화학공학소재연구정보센터
Journal of Canadian Petroleum Technology, Vol.42, No.2, 29-34, 2003
Full scale VAPEX process - Climate change advantage and economic consequences
With the VAPEX process, combinations of vaporized solvents are injected into heavy oil and bitumen reservoirs for in situ recovery of the oil. The oil is diluted with the solvent, which reduced the viscosity so the oil drains by gravity to a horizontal production well. The VAPEX process has the potential to greatly reduce the greenhouse gas emissions for oil sands and heavy oil recovery since it is a non-thermal process that does not require the reservoir to be heated with, for example, steam.
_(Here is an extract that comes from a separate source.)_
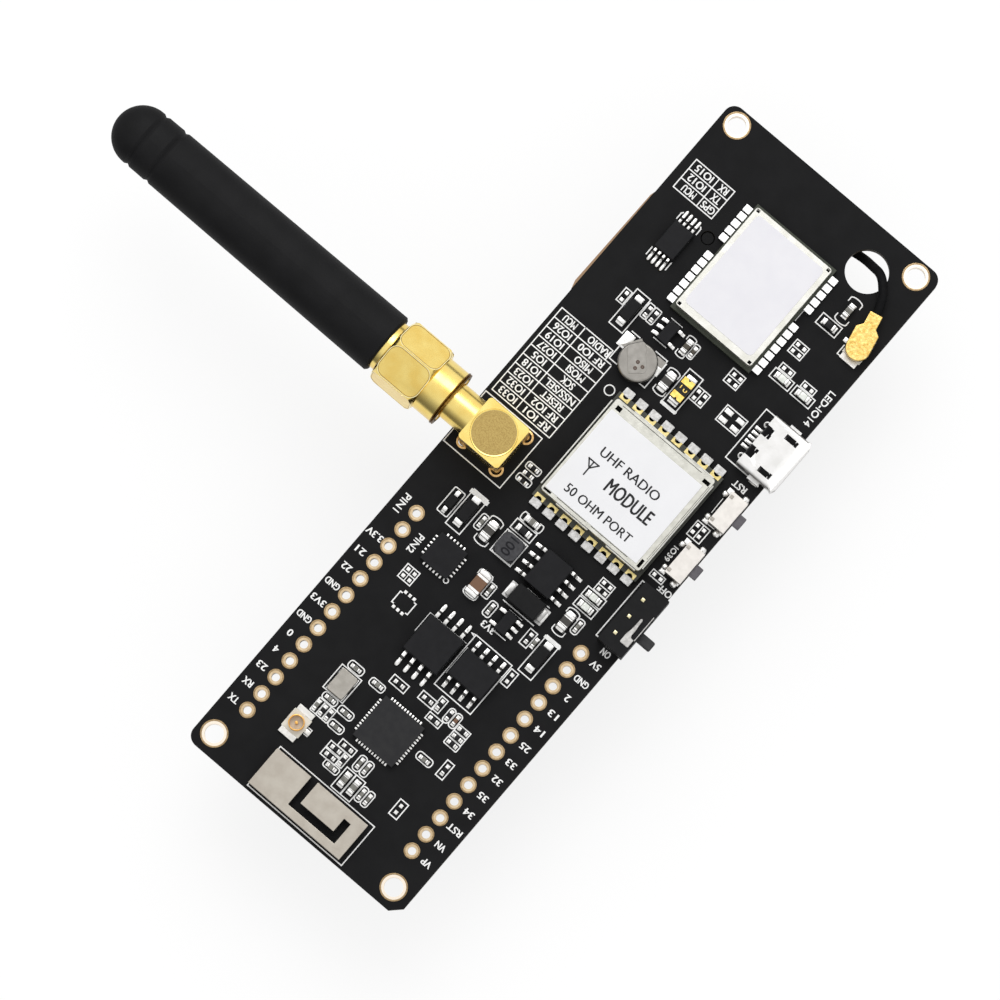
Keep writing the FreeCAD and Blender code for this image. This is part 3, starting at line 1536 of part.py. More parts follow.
save("ceramic_capacitors", two_ended_bodies(capacitors))
save("resistors", two_ended_bodies(resistors))
save("status_leds", two_ended_bodies(leds))
save("memory_chip", chip_body(memory_shape))
save("flash_chip", chip_body(flash_shape))
save("charger_chip", chip_body(charger_shape))
save("amplifier_chip", chip_body(amplifier_shape))
save("converter_chips", [chip_body(shape) for shape in converter_shapes])
save("processor_chip", leadless_chip(processor_shape))
save("usb_bridge_chip", leadless_chip(usb_bridge_shape))
save("power_diode", diode_body(power_diode_shape))
save("small_diodes", [diode_body(shape) for shape in small_diode_shapes])
save("button_cases", [button_case(button_reset_y), button_case(button_user_y)])
save("reset_plunger", button_plunger(button_reset_y))
save("user_plunger", button_plunger(button_user_y))
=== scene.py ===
import bpy, bmesh, json, math
from mathutils import Matrix, Vector


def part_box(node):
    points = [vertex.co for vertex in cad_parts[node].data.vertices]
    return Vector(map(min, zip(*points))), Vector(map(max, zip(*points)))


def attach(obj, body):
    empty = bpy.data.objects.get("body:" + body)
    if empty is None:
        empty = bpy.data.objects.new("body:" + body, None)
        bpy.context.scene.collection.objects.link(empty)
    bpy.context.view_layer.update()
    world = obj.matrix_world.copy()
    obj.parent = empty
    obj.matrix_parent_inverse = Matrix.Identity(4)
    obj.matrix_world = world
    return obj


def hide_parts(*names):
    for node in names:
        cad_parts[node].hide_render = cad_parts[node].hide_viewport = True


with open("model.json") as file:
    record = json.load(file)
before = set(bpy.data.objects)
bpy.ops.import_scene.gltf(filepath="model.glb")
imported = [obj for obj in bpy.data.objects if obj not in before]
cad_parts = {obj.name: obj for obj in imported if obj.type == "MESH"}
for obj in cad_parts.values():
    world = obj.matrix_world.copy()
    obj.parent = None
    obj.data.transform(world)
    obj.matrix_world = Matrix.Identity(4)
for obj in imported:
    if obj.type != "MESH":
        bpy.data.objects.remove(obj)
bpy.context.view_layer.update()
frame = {"nodes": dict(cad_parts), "record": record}
mm = 0.001               # every size below is in millimetres, every mesh ends up in metres
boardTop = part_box("circuit_board")[1].z / mm
slotOf = {part["node"]: part["material_slot"] for part in frame["record"]["subparts"]}
print("frame loaded:", len(frame["nodes"]), "nodes")


# Small helpers for nodes, meshes and pieces

def toLinear(hexColour):
    parts = [int(hexColour[i:i + 2], 16) / 255 for i in (1, 3, 5)]
    return tuple(c / 12.92 if c <= 0.04045 else ((c + 0.055) / 1.055) ** 2.4 for c in parts) + (1.0,)


def addNode(tree, kind, settings=()):
    # a setting is for the input of that name or number, or for the node itself; a node or socket is linked
    node = tree.nodes.new(kind)
    for name, value in dict(settings).items():
        if isinstance(value, bpy.types.Node):
            value = value.outputs[0]
        if isinstance(value, bpy.types.NodeSocket):
            tree.links.new(value, node.inputs[name])
        elif isinstance(name, int) or name in node.inputs:
            node.inputs[name].default_value = value
        else:
            setattr(node, name, value)
    return node


def emptyTree(owner):
    owner.use_nodes = True
    owner.node_tree.nodes.clear()
    return owner.node_tree


def addObject(name, data):
    obj = bpy.data.objects.new(name, data)
    bpy.context.collection.objects.link(obj)
    return obj


def boxOf(nodeName):
    return [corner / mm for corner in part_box(nodeName)]


def islandsOf(nodeName):
    # lowest and highest corner of each separate solid of a node
    mesh = frame["nodes"][nodeName].data
    place = [tuple(round(c * 1e6) for c in v.co) for v in mesh.vertices]
    parent = {p: p for p in place}

    def top(p):
        while parent[p] != p:
            parent[p] = parent[parent[p]]
            p = parent[p]
        return p

    for edge in mesh.edges:
        a, b = (top(place[i]) for i in edge.vertices)
        parent[a] = b
    groups = {}
    for p in parent:
        groups.setdefault(top(p), []).append(p)
    boxes = [[Vector([pick(p[i] for p in points) / 1000 for i in range(3)]) for pick in (min, max)]
             for points in groups.values()]
    return sorted(boxes, key=lambda b: (round(b[0].x, 2), round(b[0].y, 2), b[0].z))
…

The Petroleum Recovery Institute (PRI) was the operator of a joint industry project of 16 participants with nine research performing organizations. During 1998, the project investigated the full project engineering and commercial scale economics for the VAPEX process. The supply cost economics for VAPEX oil production from the Athabasca oil sands, Cold Lake oil sands and Southeast Alberta heavy oil were determined. The work indicated that VAPEX has attractive economics and helped to define the critical field operations design issues that need to be addressed prior to proceeding with a substantial field pilot. The climate change advantages of the VAPEX process are described in the paper along with an overview of the integrated physical model, numerical simulation, facilities design, well specifications, production, transportation, and marketing work which led to calculation of the supply cost economics.